Warm, windy days knock many insect musicians off their stage and into an audience of hungry fish. Meadow streams which still hold trout are a rare find nowadays. They used to yield some of the summer’s best trout to a live or artificial hopper cast with the wind from tall grass banks. I usually make do with rock bass, smallmouth, and fall fish from such one-time trout streams as Beaver Creek, near Hagerstown, Maryland. It’s still enjoyable fishing, since the crowd is made up of cows and ducks, and instructive.

Pond panfish go on feeding sprees on windy days, too, though not always on the lee side. A 35 m.p.h. wind and I hit a long, skinny pond at the same time once. Much as I liked the sheltered side, the big bluegills and crappies didn’t. They were stationed in a sort of picket line about 10 yards out from the wind-beaten shore, presumably feeding on half-drowned insects which had drifted over. Crickets and grasshoppers fished just under the surface went like hotcakes for as long as I could take the buffeting.
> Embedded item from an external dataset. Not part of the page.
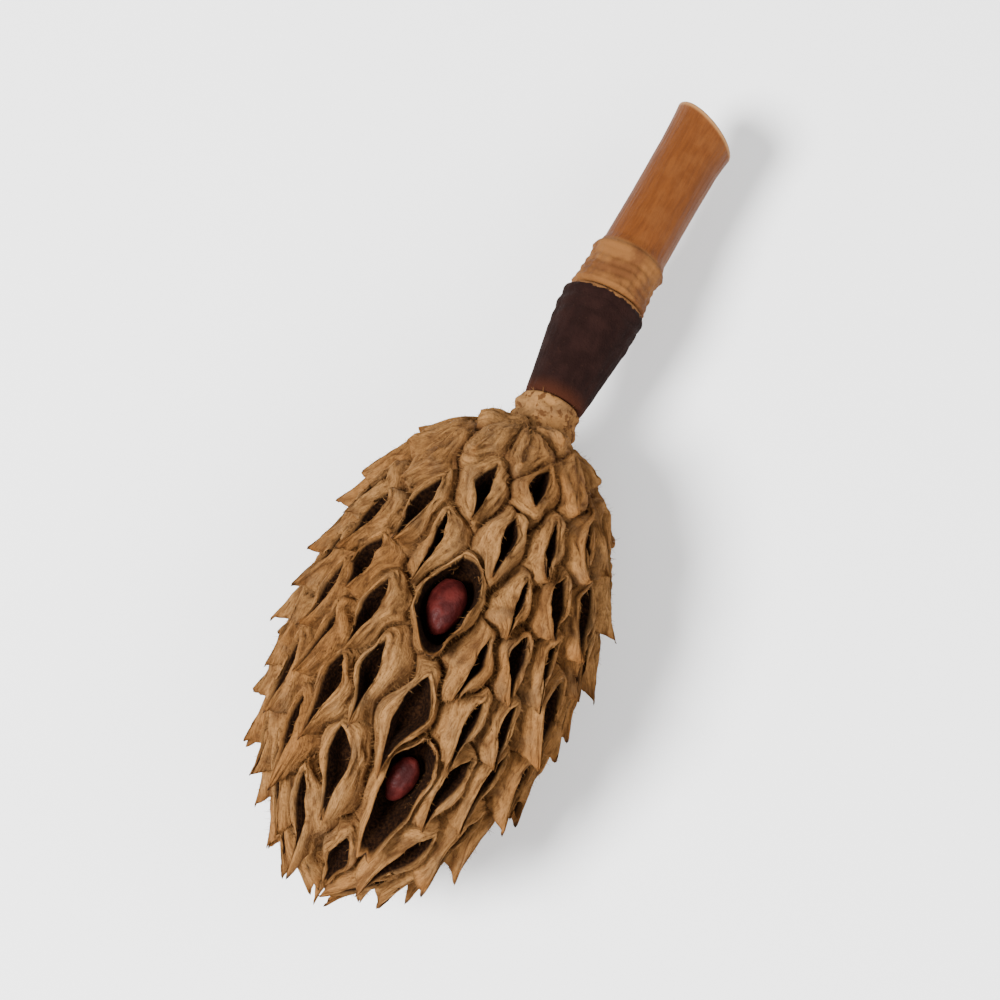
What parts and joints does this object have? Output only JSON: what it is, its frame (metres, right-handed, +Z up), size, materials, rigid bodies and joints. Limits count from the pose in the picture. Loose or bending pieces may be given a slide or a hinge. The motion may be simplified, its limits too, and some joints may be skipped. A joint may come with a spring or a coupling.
{
  "type": "magnolia seed pod",
  "caption": "Dried magnolia seed pod on a short cut twig: an egg-shaped, felted head of split, beaked follicles with dark red seeds showing in some of them.",
  "frame": {"origin": "on the surface that the pod rests on, under the middle of its bounding box", "axes": "+Z up; +X along the pod, from the twig's cut end to the tip of the head"},
  "size_m": [0.118, 0.0408, 0.0429],
  "materials": {
    "seed_head": "dry, felted, matt",
    "stalk": "velvety, matt",
    "twig": "smooth bark, satin",
    "seed_1": "dried skin, semi-gloss",
    "seed_2": "dried skin, semi-gloss",
    "seed_3": "dried skin, semi-gloss",
    "seed_4": "dried skin, semi-gloss"
  },
  "bodies": {
    "root": {"seed_head": "seed_head", "stalk": "stalk", "twig": "twig", "seed_1": "seed_1", "seed_2": "seed_2", "seed_3": "seed_3", "seed_4": "seed_4"}
  },
  "joints": []
}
A hot, still afternoon on a little stream can pose tough fishing, even with crickets and hoppers. You can always try the old trick of creating a food windfall by broadcasting baits sans hook. Or, you can go upstream and drop in bits of leaves, grass, and weeds. Raft a hopper down on a bit of flotsam, and make it hop off at the likeliest lunker lair. That little stunt has produced nice bass for me from creeks and drought-shrunk streams.

But I haven’t finished that September day on Unicorn Pond. When the bass switched off, I paddled the inflatable back to a broad shallows which fronted the ramp hole. With dusk coming, bullheads had begun to prowl. They gulped the remains of my cricket box, including those mashed by earlier fish. I added a delicious dozen 1- to 2-pounders to my stringer.

The singers of late summer had given their all, and had gone to glory. I left in the quiet of the evening, relaxed and refreshed, with a load of panfish taken in an old-fashioned way.